If someone calls you and says your grandson is in jail and you need to go to CVS and buy $2,000 worth of gift cards to get him out, hang up. Once you read those numbers over the phone, that money is gone. It moves through Chinese or Russian laundering rings faster than you can blink. Apple can rarely, if ever, reverse these transactions once the "scammer" has emptied the balance.
Always keep the physical card and the receipt. If you do get scammed, or if the card simply doesn't work, Apple Support will demand a high-resolution photo of the back of the card and the original purchase receipt. Without those, you're holding a decorative piece of plastic.
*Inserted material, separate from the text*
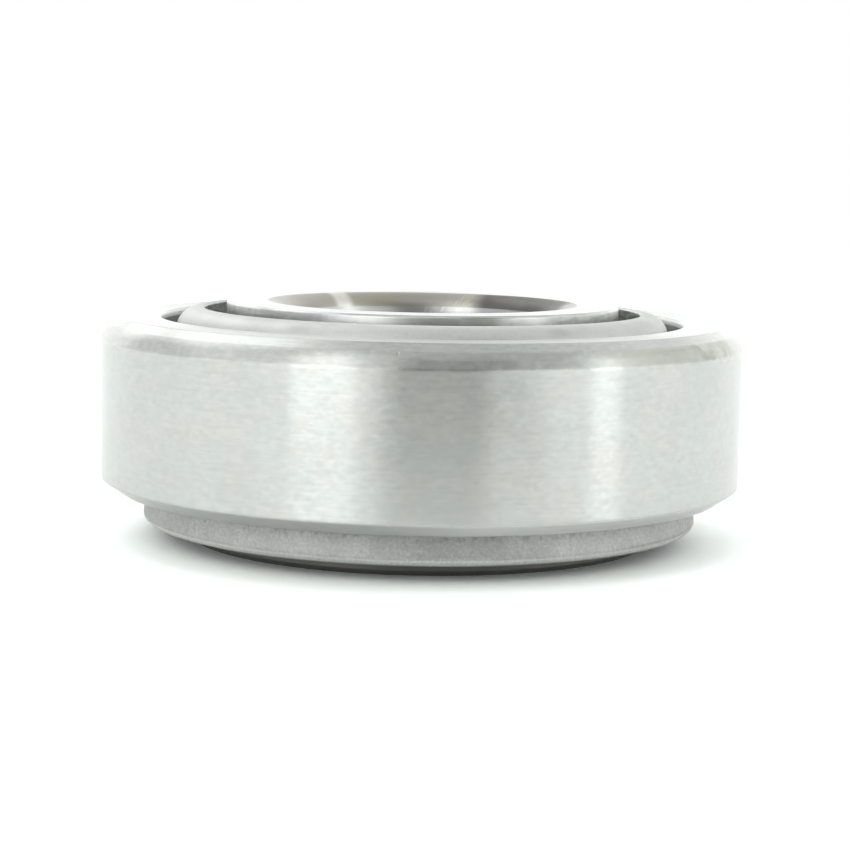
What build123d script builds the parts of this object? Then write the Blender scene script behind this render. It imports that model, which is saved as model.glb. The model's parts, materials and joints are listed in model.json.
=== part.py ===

Managing Your Funds Like a Pro
To really master the apple gift card on iphone, you need to know the hierarchy of payment.
Apple always follows a specific order when you buy something. First, it looks at your Apple Account Balance. If you have $10.00 and the movie you’re buying is $14.99, it drains that $10.00 completely. Then, it charges the remaining $4.99 to your primary payment method (usually Apple Pay or a credit card).
You can't "save" your gift card balance for later while paying with a credit card now. It’s an "all-in" system.
If you're part of a Family Sharing group, things get even weirder. Usually, the "Family Organizer" pays for everything. However, if a family member redeems a gift card to their own account, their purchases will draw from their personal gift card balance first. Once that's gone, it goes back to the Organizer's credit card. It’s a great way for teens to buy things without their parents seeing every single micro-transaction on the bank statement.
The "Add Money" Shortcut
You don't actually need a physical card to get the benefits of a gift card.
Inside the App Store, you can "Add Money to Account." This basically turns your iPhone into a prepaid phone. Why do this? Budgeting. If you tell yourself you only have $50 a month for "fun" apps and movies, loading that onto your Apple ID balance is a hard ceiling. Once it’s gone, it’s gone. It prevents that "subscription creep" where you realize you've spent $200 on random apps over the course of a month.
Steps to Maximize Your Balance Today
Stop letting that credit sit idle. Check your balance right now by opening the App Store and tapping your icon. If you have a few bucks, look at your "Subscriptions" list. See which ones are billed through Apple and which ones are direct. Moving your subscriptions to Apple (when the price is the same) allows you to use gift card deals to save money on your monthly bills.
Pro tip: Retailers like Amazon, Target, and Best Buy often run "Buy $100, Get a $10 Credit" deals on Apple Gift cards. If you do this, you're essentially getting a 10% discount on your iCloud, your Apple Music, and every app you buy. It’s the only real way to "discount" the Apple ecosystem.
Check for any unspent promotional credits too. Sometimes Apple drops $5 or $10 into accounts for trying out a new service like Apple TV+. These credits often have expiration dates, unlike standard gift cards. Use them before you lose them.
Lastly, if you have an old physical card that’s peeling or unreadable, don't throw it away. Contact Apple Support via the "Support" app on your iPhone. If you can provide the serial number (usually starts with a G and is visible even if the scratch-off area is ruined), they can often manually credit your account. It takes about 15 minutes of chatting with a rep, but it’s better than losing the money.